Borrowing a page from the government – some employer’s convinced their accountants to declare their plans “over-funded,” so they could raid the pension account for other business needs. 

Naturally, many pension plans suddenly became underfunded.  Government to the rescue: the Pension Benefit Guarantee Corporation was born –institutionalizing a permanent government bailout entity (which, by the way, is also now insolvent).

So most employers got out of the pension business (except government entities which acknowledge no fiscal accountability to anyone) – and turned to the “4-0-something” plans many of us know and participate in.  In the process, they shifted three big risks to their employees. 

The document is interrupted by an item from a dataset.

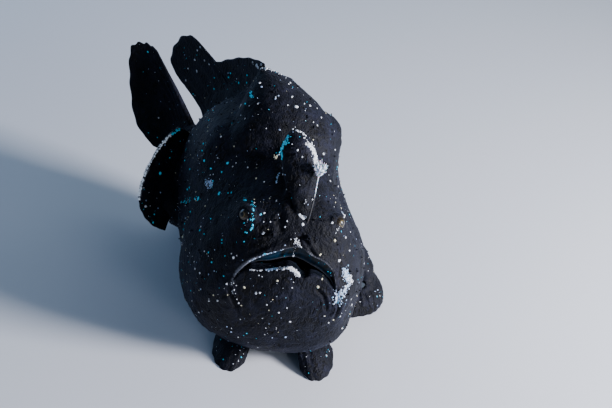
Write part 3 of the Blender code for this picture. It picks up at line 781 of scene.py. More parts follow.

·        Employees are responsible for funding the plans

·        Employees are responsible for investing the plans

·        Employees take on the risk of outliving their money

The employer’s role?   Throw in some arbitrary “matching” funds from time to time.  Not only are matching funds much less expensive than those defined benefit pension plans; but non-contributing/participating employees cost the employer nothing!  What a deal. 

But now it seems – employers – still discontent with the cost of the arrangement, are pulling back even further:

1.     Some are reducing matching contribution altogether

2.     Some are applying “vesting” scheduled to matching funds so that if an employee leaves their job – not all of the matching funds go with them

3.     And some are deferring matching contributions to year-end – holding onto compounding that would otherwise be captured by the employee.

Certainly there are exceptions – generous employers with robust matching benefits.  But keep an eye out for what’s happening at your company.  That retirement benefit might not be as “rich” as it once appeared; and it may be time to consider another option.